## start WORKING DATA

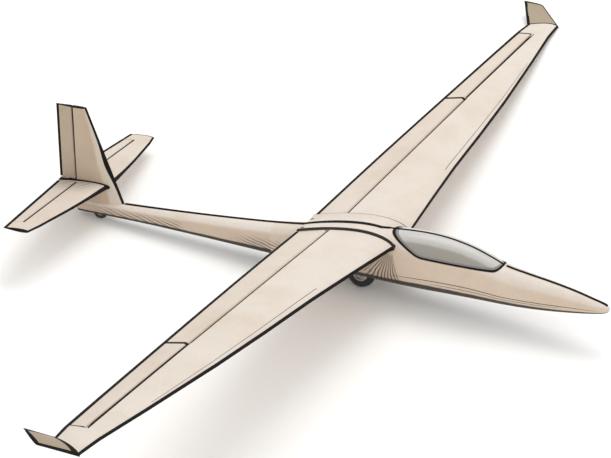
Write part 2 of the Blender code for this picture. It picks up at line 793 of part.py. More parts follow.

## end WORKING DATA
## start WORKING DATA

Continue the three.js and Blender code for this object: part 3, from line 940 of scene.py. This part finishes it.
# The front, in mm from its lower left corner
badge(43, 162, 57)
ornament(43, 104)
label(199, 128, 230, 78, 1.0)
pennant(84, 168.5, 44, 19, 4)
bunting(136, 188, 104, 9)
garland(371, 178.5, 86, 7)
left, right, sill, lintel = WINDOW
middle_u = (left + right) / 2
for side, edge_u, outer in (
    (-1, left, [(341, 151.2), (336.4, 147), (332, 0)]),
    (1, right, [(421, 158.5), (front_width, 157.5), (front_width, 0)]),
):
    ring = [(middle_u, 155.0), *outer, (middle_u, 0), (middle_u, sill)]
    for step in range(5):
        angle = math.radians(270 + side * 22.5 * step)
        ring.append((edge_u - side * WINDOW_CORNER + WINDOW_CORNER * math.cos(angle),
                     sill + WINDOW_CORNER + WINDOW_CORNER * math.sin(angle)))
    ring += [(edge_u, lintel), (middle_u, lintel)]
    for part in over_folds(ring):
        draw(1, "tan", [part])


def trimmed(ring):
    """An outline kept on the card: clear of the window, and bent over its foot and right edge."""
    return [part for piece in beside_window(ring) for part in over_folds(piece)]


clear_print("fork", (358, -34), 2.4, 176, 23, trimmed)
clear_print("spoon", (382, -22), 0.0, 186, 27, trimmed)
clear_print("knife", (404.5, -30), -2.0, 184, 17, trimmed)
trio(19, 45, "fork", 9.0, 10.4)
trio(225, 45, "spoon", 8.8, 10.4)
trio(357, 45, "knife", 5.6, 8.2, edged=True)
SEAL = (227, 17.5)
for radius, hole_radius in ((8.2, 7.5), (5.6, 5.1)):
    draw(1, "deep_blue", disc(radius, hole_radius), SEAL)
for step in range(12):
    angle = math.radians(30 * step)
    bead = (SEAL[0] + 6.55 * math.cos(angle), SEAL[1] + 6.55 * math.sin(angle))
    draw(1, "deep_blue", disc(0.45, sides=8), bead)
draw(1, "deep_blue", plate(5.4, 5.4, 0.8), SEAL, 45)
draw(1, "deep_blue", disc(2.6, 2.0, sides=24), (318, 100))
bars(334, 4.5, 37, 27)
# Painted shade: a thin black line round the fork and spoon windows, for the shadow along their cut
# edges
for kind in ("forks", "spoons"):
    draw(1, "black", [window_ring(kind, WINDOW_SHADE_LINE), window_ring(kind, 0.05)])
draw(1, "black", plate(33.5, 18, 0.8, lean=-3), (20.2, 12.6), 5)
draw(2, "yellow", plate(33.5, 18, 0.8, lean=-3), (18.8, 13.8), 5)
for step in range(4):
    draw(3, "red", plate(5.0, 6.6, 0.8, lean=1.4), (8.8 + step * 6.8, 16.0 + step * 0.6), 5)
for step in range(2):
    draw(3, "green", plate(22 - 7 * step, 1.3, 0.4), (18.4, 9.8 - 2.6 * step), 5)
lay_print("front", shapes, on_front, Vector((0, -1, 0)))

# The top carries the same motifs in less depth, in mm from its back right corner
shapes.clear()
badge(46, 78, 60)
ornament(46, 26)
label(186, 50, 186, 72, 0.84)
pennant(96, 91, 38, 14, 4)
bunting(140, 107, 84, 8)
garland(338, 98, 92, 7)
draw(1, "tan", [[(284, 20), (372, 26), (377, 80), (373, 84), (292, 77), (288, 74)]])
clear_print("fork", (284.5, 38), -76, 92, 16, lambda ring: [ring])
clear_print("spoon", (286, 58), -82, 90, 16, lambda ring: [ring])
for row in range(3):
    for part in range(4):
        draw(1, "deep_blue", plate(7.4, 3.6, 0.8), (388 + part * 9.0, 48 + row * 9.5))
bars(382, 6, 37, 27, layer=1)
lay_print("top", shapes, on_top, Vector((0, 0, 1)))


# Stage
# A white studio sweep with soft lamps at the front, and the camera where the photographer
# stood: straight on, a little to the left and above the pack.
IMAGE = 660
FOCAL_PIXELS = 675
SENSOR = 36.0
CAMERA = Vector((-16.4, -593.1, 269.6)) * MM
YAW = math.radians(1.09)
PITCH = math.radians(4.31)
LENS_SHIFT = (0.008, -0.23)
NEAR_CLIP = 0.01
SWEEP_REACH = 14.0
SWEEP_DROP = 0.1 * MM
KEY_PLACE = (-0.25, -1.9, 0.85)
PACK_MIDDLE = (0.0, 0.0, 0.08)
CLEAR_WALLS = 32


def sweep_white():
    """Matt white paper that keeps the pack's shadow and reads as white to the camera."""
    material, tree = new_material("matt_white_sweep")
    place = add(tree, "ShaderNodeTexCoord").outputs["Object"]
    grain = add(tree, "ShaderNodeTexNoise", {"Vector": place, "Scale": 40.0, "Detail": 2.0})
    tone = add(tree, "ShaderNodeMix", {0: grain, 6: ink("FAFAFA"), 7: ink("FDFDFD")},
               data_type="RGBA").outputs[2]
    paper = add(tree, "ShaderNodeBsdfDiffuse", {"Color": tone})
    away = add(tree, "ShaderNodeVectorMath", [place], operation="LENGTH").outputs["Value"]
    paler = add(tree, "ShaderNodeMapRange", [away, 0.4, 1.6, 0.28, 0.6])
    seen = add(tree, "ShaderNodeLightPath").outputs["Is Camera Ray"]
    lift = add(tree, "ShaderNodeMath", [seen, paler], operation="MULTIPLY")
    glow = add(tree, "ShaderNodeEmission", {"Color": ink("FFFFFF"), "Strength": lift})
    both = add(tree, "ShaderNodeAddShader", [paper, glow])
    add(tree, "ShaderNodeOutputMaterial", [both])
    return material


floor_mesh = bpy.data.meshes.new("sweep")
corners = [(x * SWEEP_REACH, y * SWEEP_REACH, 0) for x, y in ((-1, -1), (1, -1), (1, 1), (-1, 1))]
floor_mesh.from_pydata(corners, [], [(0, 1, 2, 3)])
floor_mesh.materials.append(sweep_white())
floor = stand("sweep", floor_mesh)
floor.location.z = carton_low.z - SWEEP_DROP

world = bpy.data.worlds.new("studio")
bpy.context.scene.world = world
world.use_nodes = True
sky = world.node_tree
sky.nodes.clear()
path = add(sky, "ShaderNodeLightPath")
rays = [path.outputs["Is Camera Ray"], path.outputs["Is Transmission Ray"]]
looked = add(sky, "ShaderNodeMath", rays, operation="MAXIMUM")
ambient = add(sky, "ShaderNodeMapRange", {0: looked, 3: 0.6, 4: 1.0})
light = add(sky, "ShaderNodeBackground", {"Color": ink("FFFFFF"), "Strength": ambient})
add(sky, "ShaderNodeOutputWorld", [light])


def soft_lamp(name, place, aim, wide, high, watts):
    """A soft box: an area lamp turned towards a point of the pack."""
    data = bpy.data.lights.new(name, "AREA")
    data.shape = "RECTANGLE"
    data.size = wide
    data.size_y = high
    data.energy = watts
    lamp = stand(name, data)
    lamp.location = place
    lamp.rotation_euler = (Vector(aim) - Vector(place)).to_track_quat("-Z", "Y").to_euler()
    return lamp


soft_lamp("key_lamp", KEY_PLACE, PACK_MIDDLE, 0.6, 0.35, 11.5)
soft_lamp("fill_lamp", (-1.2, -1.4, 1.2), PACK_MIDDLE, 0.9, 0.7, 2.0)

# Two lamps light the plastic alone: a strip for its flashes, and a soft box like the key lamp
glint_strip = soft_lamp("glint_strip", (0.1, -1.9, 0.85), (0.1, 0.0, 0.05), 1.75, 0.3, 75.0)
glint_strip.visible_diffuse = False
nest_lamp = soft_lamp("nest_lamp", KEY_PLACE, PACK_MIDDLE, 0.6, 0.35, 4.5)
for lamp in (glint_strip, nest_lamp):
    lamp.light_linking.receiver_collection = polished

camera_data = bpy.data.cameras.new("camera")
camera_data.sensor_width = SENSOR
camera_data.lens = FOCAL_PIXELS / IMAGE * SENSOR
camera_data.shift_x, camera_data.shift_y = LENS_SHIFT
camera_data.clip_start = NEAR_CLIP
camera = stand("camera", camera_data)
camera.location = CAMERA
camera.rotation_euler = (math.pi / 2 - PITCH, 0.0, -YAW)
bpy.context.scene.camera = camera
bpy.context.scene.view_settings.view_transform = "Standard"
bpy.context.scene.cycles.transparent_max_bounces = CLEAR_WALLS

## end WORKING DATA
## start WORKING DATA

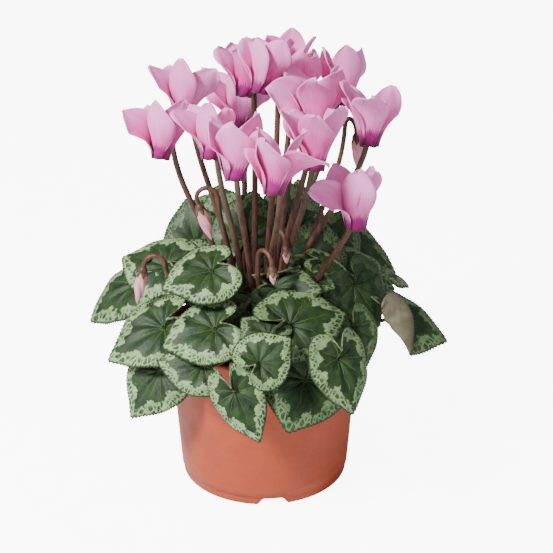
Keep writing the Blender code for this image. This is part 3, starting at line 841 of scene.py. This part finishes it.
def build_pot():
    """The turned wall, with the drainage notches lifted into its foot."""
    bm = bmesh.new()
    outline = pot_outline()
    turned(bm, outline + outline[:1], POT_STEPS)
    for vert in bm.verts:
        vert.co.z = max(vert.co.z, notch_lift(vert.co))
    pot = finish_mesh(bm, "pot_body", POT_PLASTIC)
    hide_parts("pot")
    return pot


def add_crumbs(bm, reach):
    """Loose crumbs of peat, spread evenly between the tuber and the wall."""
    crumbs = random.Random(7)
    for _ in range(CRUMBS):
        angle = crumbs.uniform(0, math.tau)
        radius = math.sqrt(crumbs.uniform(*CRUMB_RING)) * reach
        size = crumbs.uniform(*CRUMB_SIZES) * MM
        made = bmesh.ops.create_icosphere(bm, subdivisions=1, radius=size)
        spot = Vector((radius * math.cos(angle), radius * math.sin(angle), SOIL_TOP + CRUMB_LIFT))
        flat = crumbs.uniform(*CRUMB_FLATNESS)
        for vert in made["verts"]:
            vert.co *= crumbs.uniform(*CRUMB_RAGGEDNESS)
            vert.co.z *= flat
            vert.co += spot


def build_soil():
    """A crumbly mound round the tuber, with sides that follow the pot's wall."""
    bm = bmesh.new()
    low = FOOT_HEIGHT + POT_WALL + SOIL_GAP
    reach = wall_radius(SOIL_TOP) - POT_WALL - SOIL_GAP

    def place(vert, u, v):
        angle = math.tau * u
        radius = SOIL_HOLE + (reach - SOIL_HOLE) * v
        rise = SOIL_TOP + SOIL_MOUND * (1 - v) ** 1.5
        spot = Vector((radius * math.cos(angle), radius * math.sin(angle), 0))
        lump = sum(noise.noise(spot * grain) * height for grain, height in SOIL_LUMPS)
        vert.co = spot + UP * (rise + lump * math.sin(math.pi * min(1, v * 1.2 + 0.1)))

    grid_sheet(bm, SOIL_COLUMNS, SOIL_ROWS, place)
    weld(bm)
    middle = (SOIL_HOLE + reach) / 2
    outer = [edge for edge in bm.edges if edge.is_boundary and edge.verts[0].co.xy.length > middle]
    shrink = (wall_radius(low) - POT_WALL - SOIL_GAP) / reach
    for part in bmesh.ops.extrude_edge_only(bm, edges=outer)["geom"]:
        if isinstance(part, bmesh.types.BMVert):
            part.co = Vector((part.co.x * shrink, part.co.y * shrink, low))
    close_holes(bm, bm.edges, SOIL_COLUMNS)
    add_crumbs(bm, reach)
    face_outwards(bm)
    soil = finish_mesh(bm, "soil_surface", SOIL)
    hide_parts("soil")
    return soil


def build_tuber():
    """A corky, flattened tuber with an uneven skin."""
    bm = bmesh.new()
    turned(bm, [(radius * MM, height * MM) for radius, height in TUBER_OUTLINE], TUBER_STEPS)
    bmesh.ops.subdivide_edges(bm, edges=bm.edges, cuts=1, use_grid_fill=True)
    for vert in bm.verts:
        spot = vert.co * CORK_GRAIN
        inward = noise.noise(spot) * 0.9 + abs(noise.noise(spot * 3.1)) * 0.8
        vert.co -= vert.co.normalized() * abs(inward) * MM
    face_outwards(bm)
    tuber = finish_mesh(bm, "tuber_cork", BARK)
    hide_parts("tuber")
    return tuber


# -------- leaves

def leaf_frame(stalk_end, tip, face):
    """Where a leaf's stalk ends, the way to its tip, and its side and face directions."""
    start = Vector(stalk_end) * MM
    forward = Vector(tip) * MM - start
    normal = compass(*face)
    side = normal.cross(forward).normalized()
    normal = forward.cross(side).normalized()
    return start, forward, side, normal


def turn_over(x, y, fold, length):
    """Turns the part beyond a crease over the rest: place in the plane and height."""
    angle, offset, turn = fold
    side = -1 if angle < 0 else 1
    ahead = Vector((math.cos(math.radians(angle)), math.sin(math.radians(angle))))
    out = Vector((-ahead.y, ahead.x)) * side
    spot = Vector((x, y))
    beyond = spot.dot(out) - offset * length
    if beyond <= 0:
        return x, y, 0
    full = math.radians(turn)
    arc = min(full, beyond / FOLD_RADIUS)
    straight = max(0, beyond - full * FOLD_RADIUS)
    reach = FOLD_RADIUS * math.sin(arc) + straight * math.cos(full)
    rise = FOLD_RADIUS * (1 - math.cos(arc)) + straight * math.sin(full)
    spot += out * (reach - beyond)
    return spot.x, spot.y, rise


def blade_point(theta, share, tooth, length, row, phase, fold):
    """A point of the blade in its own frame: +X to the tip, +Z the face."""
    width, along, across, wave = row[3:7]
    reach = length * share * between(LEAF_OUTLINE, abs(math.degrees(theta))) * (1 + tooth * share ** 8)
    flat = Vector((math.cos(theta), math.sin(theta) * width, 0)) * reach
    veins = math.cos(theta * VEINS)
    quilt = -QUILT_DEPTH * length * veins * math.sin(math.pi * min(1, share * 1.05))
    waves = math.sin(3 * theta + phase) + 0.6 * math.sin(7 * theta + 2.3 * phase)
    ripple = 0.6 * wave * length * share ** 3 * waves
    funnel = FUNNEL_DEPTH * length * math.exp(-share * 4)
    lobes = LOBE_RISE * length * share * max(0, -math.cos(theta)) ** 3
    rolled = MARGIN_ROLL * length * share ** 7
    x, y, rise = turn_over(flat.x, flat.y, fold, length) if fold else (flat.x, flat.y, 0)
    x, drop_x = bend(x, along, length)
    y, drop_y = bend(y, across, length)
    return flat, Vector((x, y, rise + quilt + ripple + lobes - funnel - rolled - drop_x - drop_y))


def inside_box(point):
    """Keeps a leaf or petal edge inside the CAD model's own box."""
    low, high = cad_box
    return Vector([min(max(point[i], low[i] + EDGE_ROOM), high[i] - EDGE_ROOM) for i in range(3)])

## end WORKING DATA

### [SHORT PROBLEM]
Print exactly the lines above from the one with "Keep writing the" to the one with "vert.co += spot", including both.

### [FULL SOLUTION]
Keep writing the Blender code for this image. This is part 3, starting at line 841 of scene.py. This part finishes it.
def build_pot():
    """The turned wall, with the drainage notches lifted into its foot."""
    bm = bmesh.new()
    outline = pot_outline()
    turned(bm, outline + outline[:1], POT_STEPS)
    for vert in bm.verts:
        vert.co.z = max(vert.co.z, notch_lift(vert.co))
    pot = finish_mesh(bm, "pot_body", POT_PLASTIC)
    hide_parts("pot")
    return pot


def add_crumbs(bm, reach):
    """Loose crumbs of peat, spread evenly between the tuber and the wall."""
    crumbs = random.Random(7)
    for _ in range(CRUMBS):
        angle = crumbs.uniform(0, math.tau)
        radius = math.sqrt(crumbs.uniform(*CRUMB_RING)) * reach
        size = crumbs.uniform(*CRUMB_SIZES) * MM
        made = bmesh.ops.create_icosphere(bm, subdivisions=1, radius=size)
        spot = Vector((radius * math.cos(angle), radius * math.sin(angle), SOIL_TOP + CRUMB_LIFT))
        flat = crumbs.uniform(*CRUMB_FLATNESS)
        for vert in made["verts"]:
            vert.co *= crumbs.uniform(*CRUMB_RAGGEDNESS)
            vert.co.z *= flat
            vert.co += spot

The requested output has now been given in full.